*GIVEN DATA*
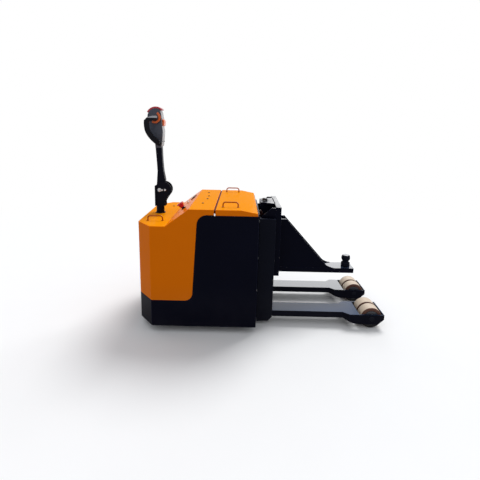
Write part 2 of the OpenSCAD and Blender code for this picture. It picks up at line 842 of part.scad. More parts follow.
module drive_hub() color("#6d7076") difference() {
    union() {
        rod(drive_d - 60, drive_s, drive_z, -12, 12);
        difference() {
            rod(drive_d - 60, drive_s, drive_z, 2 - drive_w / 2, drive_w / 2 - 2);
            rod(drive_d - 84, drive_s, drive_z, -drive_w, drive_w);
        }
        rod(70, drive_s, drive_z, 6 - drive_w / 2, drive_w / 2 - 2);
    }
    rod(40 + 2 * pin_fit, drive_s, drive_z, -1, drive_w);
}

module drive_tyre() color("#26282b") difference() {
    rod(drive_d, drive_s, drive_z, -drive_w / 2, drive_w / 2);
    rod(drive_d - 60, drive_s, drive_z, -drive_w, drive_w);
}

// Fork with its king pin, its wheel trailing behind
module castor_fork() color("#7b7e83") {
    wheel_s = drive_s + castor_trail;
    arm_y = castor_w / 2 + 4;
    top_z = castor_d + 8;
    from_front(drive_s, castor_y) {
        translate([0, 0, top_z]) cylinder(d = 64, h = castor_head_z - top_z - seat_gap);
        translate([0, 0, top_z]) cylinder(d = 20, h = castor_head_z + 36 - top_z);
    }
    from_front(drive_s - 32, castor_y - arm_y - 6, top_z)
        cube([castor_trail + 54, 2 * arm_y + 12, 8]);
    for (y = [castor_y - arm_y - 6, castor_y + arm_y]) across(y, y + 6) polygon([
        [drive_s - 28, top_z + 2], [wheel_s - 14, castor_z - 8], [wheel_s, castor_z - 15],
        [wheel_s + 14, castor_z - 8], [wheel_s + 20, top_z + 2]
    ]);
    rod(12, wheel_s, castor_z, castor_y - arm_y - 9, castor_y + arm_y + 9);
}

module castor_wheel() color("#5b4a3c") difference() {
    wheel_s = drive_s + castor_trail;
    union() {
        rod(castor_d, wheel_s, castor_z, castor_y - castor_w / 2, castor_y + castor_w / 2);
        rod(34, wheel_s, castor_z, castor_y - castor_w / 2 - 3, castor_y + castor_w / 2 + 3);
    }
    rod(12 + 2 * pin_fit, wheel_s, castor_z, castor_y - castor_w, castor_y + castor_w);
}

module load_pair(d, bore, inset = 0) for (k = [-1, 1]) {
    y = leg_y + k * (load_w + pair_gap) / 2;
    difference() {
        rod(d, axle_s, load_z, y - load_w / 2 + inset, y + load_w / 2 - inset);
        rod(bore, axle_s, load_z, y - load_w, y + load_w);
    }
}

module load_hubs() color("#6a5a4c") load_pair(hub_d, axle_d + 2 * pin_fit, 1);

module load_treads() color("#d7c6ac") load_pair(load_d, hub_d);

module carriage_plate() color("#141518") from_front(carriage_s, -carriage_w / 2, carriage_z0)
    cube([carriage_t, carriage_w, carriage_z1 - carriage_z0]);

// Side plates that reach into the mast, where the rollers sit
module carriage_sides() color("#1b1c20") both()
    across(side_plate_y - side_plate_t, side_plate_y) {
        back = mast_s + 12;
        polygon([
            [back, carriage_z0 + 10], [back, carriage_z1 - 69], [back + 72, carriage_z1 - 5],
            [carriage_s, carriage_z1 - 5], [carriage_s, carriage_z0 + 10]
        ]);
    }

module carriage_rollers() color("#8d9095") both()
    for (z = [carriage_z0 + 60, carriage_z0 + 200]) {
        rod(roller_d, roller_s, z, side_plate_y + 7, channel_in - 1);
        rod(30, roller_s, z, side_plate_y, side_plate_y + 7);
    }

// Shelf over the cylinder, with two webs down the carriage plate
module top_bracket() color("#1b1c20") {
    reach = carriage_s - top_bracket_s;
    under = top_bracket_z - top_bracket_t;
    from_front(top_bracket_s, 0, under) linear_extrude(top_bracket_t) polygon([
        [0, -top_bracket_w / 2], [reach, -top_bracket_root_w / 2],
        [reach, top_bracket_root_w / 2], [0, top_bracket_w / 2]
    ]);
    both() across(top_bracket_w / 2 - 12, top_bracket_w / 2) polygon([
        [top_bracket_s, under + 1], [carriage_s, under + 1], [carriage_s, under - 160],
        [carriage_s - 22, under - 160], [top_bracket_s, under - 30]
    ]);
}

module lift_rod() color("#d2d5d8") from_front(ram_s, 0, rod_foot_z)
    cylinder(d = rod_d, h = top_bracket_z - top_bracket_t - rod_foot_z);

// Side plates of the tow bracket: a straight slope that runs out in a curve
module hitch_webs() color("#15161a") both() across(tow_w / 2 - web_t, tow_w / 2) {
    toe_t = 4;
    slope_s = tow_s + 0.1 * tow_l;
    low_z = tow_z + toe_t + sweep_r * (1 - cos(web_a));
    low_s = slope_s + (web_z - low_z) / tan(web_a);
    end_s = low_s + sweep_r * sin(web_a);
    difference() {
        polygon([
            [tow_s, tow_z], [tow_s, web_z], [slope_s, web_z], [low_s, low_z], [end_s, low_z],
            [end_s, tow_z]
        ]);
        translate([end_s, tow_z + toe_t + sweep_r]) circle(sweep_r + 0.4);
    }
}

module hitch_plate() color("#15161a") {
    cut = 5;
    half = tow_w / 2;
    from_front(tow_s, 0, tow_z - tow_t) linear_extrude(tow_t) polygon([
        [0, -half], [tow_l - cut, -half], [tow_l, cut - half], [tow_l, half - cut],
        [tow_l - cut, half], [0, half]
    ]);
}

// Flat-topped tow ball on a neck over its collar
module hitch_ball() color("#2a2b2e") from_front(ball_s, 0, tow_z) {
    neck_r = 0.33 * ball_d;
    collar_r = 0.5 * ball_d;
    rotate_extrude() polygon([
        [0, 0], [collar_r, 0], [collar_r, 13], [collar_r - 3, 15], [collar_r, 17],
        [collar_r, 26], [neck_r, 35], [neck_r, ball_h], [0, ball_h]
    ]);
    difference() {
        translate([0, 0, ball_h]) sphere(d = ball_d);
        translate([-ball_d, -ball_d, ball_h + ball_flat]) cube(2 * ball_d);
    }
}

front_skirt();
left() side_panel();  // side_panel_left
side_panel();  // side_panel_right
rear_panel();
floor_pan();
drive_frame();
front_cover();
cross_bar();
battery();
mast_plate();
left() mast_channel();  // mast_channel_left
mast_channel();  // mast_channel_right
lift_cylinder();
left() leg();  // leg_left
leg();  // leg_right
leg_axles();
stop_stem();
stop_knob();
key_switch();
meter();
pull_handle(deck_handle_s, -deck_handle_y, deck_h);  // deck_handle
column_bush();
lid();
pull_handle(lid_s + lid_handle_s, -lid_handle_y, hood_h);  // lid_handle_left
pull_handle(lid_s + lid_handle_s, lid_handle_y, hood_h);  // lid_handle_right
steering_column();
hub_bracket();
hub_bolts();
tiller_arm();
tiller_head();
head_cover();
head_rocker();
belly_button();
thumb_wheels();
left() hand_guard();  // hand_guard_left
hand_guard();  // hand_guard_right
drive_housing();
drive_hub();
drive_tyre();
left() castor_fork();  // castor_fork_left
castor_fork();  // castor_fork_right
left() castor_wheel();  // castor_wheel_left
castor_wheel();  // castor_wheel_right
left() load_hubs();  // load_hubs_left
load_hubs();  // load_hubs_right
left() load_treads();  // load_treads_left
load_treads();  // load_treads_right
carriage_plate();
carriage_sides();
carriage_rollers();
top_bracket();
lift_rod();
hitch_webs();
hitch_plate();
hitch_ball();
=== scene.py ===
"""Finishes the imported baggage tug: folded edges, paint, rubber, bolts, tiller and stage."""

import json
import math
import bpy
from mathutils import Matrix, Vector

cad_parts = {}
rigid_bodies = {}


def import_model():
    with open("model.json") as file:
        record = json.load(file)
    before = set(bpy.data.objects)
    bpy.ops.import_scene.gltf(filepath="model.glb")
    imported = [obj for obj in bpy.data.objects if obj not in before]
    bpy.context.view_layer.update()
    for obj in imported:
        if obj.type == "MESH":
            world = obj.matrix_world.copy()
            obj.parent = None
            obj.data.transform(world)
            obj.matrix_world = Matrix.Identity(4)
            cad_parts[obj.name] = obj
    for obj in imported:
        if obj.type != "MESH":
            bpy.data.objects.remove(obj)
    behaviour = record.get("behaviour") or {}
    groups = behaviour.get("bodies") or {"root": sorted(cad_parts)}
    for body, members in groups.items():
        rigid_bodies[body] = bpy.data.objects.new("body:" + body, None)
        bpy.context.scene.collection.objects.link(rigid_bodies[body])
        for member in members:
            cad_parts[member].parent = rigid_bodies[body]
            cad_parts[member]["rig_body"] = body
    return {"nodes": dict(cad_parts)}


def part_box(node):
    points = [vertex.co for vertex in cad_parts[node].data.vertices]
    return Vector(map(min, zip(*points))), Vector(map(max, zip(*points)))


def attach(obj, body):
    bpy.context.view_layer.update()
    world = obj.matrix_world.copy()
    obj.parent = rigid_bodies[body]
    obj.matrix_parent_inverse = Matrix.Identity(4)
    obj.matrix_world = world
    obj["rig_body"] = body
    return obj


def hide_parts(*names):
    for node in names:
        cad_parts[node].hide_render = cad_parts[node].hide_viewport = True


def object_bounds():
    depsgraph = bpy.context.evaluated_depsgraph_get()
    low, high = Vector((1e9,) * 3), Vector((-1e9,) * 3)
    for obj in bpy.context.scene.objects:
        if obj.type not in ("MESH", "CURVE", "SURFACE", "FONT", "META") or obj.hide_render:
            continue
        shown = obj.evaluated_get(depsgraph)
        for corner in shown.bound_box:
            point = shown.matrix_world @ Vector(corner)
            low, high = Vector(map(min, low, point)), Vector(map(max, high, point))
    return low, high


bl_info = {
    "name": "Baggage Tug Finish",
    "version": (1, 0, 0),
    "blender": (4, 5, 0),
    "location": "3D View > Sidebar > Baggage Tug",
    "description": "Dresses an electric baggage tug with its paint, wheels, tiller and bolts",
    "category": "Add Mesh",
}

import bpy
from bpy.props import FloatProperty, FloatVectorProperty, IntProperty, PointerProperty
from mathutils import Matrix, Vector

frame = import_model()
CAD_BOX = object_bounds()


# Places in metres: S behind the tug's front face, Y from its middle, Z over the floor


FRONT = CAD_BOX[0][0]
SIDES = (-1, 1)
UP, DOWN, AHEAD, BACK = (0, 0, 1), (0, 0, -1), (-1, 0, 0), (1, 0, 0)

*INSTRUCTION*
Proceeding from the line containing "Vector(map(max, high, point))" through the line containing "return low, high", transcribe the lines above exactly, both end lines included.

*RESPONSE TO THE EXERCISE*
            low, high = Vector(map(min, low, point)), Vector(map(max, high, point))
    return low, high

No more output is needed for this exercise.